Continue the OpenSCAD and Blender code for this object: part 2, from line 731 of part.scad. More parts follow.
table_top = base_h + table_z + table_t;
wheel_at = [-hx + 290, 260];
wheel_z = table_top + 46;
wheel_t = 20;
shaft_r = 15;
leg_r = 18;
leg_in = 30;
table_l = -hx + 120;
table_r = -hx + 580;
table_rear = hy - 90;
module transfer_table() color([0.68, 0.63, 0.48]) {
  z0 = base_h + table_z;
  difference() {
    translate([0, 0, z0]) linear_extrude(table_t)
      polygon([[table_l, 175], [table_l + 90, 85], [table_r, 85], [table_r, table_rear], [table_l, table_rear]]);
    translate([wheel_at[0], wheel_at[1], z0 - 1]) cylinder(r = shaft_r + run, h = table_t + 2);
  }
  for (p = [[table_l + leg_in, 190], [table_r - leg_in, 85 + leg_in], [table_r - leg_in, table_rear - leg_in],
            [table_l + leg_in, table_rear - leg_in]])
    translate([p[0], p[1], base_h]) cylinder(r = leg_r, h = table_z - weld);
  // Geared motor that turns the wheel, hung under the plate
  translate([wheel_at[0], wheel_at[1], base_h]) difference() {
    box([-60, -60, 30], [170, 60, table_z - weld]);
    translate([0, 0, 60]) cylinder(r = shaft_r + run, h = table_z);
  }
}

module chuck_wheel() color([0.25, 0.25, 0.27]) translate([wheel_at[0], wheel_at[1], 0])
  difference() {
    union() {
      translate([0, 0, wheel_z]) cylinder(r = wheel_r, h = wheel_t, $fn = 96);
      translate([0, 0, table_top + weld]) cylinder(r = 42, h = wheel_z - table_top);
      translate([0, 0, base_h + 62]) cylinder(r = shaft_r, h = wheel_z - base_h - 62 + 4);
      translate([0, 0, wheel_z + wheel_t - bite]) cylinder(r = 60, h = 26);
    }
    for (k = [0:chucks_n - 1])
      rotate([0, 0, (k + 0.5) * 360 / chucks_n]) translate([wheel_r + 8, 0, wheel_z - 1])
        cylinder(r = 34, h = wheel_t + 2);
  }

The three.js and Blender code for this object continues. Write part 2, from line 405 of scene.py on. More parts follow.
============
The exercise: Pull out every line in the material above where "follow" occurs.

Result for this task:
Continue the OpenSCAD and Blender code for this object: part 2, from line 731 of part.scad. More parts follow.
The three.js and Blender code for this object continues. Write part 2, from line 405 of scene.py on. More parts follow.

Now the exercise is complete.